Along with the boats one other thing was proving to be a bit problematic; large swathes of the canal surface was littered with hundreds of thousands of spent catkins that had been blown from the trees lining the banks. Although pretty innocuous, these little buggers made casting the lures a nightmare. They got hung up on line and leader knots, they were so thick in some cases that the line could even get through them and the lure didn't sink. Even moving spots didn't help that much as when the locks opened up the collections of them moved on mass along the canal.
I finished up having to really pick where I was casting carefully, but even doing that I still managed to root out a few more small zeds fishing tight to the concrete structures above and below the many locks dotted along this section of canal, using curly tailed grubs.
A couple of days later I was back on the same canal but few miles downstream to meet up with Mick for a session. It had been a dreadful night weather-wise, with storms battering the south of the country. Although we seemed to have been spared much of the wind, the rain had really come down and was predicted for a large part of the morning.
Given that my faithful waterproof smock has grown a little tighter of late I had to make do with a stinky old poncho that has been lingering in my car boot where I'd dumped it since last year and looking like a proper old bank tramp I wandered off into the rain to find Mick.
Not long after hooking up with my accomplice for the morning I got the first tentative signs of action. Having brought a dead bait rod for this session which I had flicked out onto the edge of the trench as I was searching around for a tug on the lure. The small float sprang to life first when a tiny zander thought his luck was in and found my roach head. That one came off, but in the next spot I hooked and landed a slightly better one which objected to being photographed and made a slippery escape back into the canal as I fumbled with my camera.
As we moved down the canal we came across a slightly sticky situation. A pair of swans had decided to nest literally right next to the tow path. With what looked like Mum on the nest and Dad lurking on the canal, slipping between them was done quickly with a definite squeak of the arse as you went. I've seen how aggressive nesting swans can be and this set up has got 'attacked dog walker' written all over it.
Worst of all was the fact that after doing the swan slip once, the pounding wind and rain turned us back for a second pass as we backtracked into the cover. Once cast out between some boats, Mick had a couple of small zeds and lost a better one on his dead bait rod, before I snagged a very spawn filled perch on the jig from the centre of the canal. Obviously still to spawn, the perch have me a bit confused as I would of thought with them being predators they would have spawned already.

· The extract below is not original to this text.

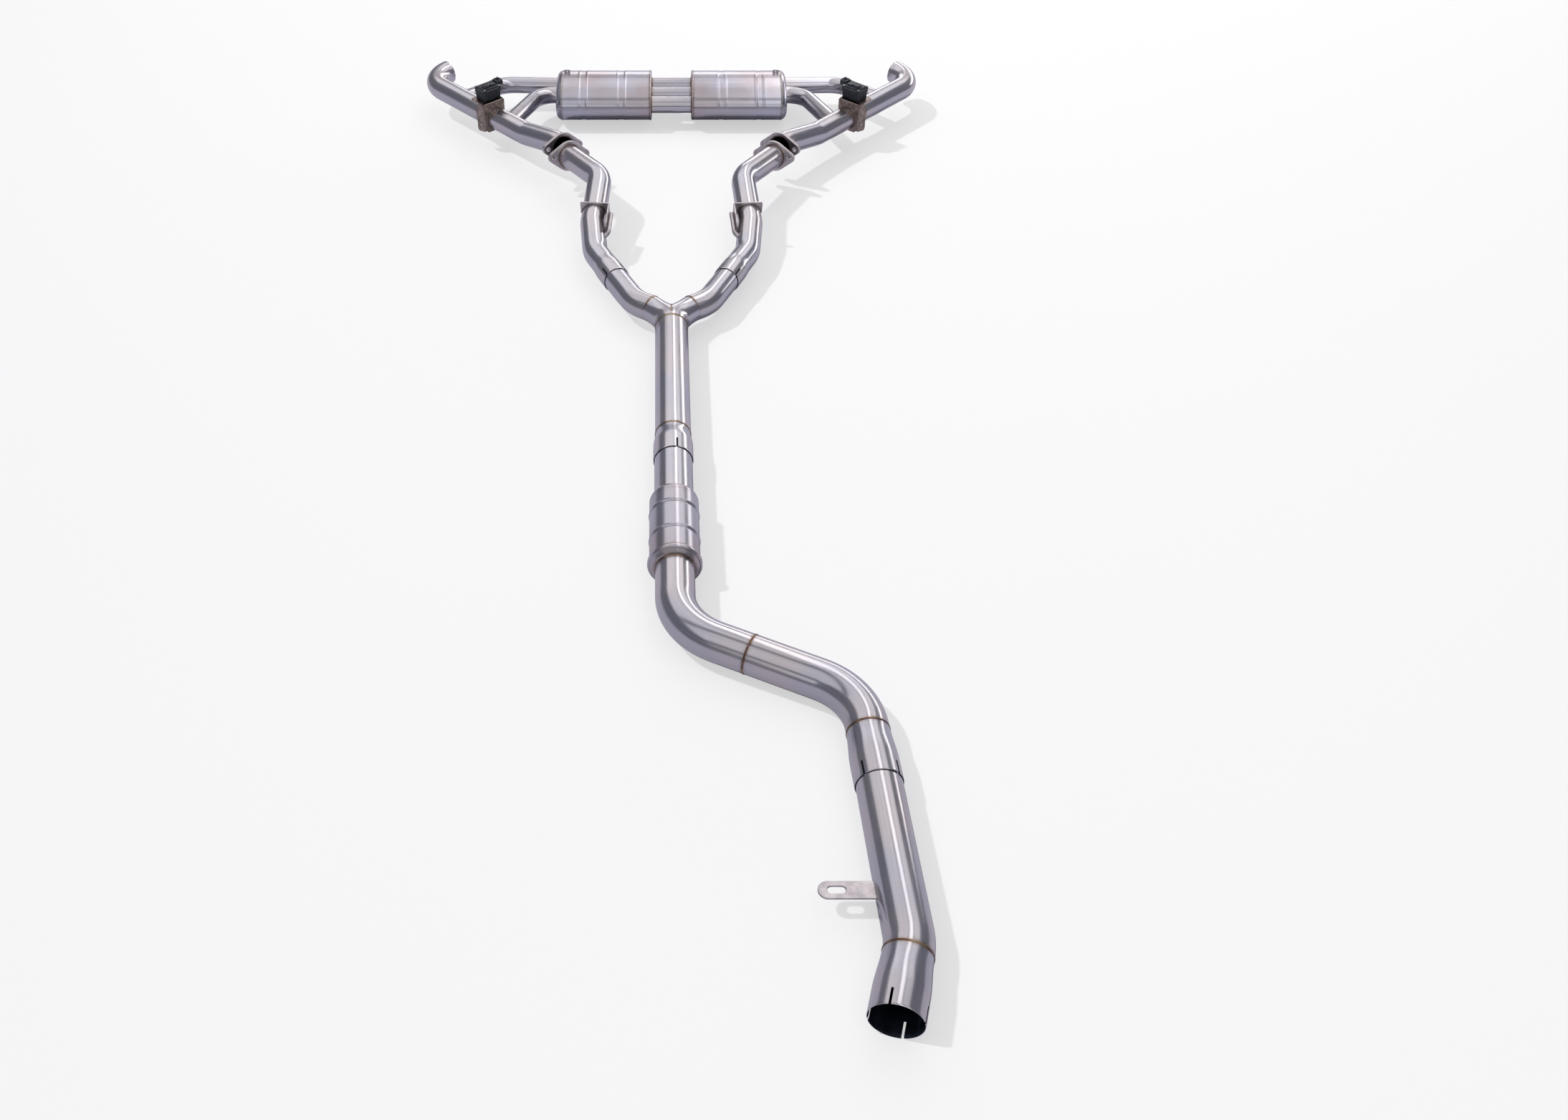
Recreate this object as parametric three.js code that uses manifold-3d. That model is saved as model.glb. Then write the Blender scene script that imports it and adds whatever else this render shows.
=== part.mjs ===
// Valved cat-back exhaust system: slotted inlet, front pipe, S-bend, resonator, Y-pipe, two mid pipes,
// two flanged rear pipes with butterfly valves, a twin muffler with crossover tubes and two tail pipes.
// Millimetres. +Y runs from the inlet to the tail pipes, +X to the right, +Z up.
// Every route point is [x, s, z], with s the distance behind the inlet end and x the distance from
// the middle of the car. The pieces with a left and a right copy are written for the right side.
import * as THREE from 'three';
import { mergeVertices } from 'three/addons/utils/BufferGeometryUtils.js';
import Module from 'manifold-3d';

const wasm = await Module();
wasm.setup();

// ---- Driving dimensions ------------------------------------------------------------------------
const wall = 1.5;
const gap = 0.3;
const slipFit = 0.4;
const sides = 12;
const bendStepDegrees = 20;

const inletSocketDiameter = 76.2;
const frontDiameter = 73;
const trunkDiameter = 70;
const twinDiameter = 57.2;
const muffledDiameter = 42.4;

const frontBendRadius = 120;
const inletBendRadius = 115;
const twinBendRadius = 86;
const muffledBendRadius = 62;
const hookRadius = 70;

const frontHeight = 40;
const legHeight = 50;
const valveHeight = 80;
const mufflerHeight = 61;

// Slip joints.
const socketLength = 58;
const slotWidth = 3;
const slotLength = 26;
const slotCount = 4;
const inletSlotDegrees = -18;
const jointSlotDegrees = 48;
const ySlotDegrees = 11;

// Resonator, along s.
const resonatorFront = 880;
const resonatorRear = 1070;
const resonatorDiameter = 91;
const capLength = 17;
const lipDiameter = 98;

// Y-pipe, along s.
const yMouth = 1184;
const yWeld = 1266;
const trunkEnd = 1690;

// Flanges.
const flangeThickness = 8;
const flangeHoleSpacing = 86;
const flangeHoleDiameter = 10.5;
const flangeHubRadius = 37;
const flangeEarRadius = 13;
const flangeRollDegrees = 8;

// Valve, bracket and actuator, measured from the pipe axis at the valve.
const valveBodyLength = 39.4;
const valveBodyRadius = 33;
const bossRadius = 9;
const shaftRadius = 4;
const shaftClearance = 0.6;
const flapRadius = 25.6;
const flapThickness = 2;
const shelfHeight = 43;
const sheet = 3;
const housingLength = 58;
const housingWidth = 46;
const housingHeight = 24;
const coverHeight = 11;
const gearTeeth = 18;
const gearPitchRadius = 15;

// Muffler cans.
const canInner = 53;
const canOuter = 305;
const canHalfDepth = 94;
const canHalfHeight = 54;
const canSides = 24;
const tubePitch = 58;
const canStation = 2750;

// ---- Route corners -----------------------------------------------------------------------------
const inletEnd = [298, 0, frontHeight];
const inletCorner = [331, 120, frontHeight];
const frontJoint = [317, 402, frontHeight];
const lowerCorner = [305, 590, frontHeight + 1];

// From the second S-bend to the merge everything lies on one line.
const mergePoint = [0, trunkEnd, legHeight];
const trunkLean = 0.0076;
const onTrunkLine = (s) => [(trunkEnd - s) * trunkLean, s, legHeight];
const upperCorner = onTrunkLine(734);
const resonatorIn = onTrunkLine(resonatorFront);
const resonatorOut = onTrunkLine(resonatorRear);
const yMouthPoint = onTrunkLine(yMouth);
const yWeldPoint = onTrunkLine(yWeld);

const legCorner = [80, 1744, legHeight];
const legJoint = [122, 1836, legHeight];
const midLowCorner = [174, 1950, legHeight + 3];
const hangerPoint = [183, 2046, 72];
const midHighCorner = [170, 2208, 104];
const midFlangeCentre = [252, 2343, 92];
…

The highlight of the session was still to come though. After fishing a few fruitless areas we came to a heavy bit of cover which looked right to both of us. Mick cast his dead bait out on the right hand side of what is now called 'Mick's bush' and I cast mine to the left. As we searched around with small jigs, Mick's dead rod showed signs of life. His strike was met with a good bend in the rod and straight away we both knew it was a good fish. I barely got hold of the net before he was doing the F*~# F*~# F*~# zander lament into the sky knowing he'd lost a big one. Then within ten minutes my float sank off like a U boat submerging. I struck and my rod bent round as another big fish shook its head. It was on long enough for me to see a long light shape under the water then it too came off leaving me cursing the sky like a mad man.
Really I thought that was it until after a little while Mick's recast float did a few different movements. He held that rod for ages waiting for some kind of definite movement. After watching the float move like a crayfish was doing one with the bait for ages, he finally struck and once again a big fish was on. This time it never got away and elated by the sight of a new PB zander, Mick was all smiles. We both thought it was bigger than it turned out to be, but even a pound and a half lighter than originally predicted it was still a brilliant fish of 7.6lb which I was really happy to see become Micks new PB.
I don't think either of us will ever be sure if we stumbled onto the land of the giants in the 'Mick's bush' swim or if it was the same fish that struck thrice. I've personally seen the same zander caught and landed twice in the same session, as well as the same fish pick up, come off and come back again a few times, so part of me says it was the same fish on all three runs. But then there is part of me that loves the idea of a rogue pack of big zander mooching around like they own the cut.
That was it for the action for the day and considering the weather conditions weren't exactly enjoyable, we did have a good session in the end. The old haunts seem to be as good as they ever where and hopefully any skills and knowledge I've learnt since I last fished these stretches will help me stick some nice fish in the net. I can't wait to get out again and have already made plans to get on another tasty looking bit of new canal on the LACC waters as soon as I can to try and find myself a big old Grand Union monster zed.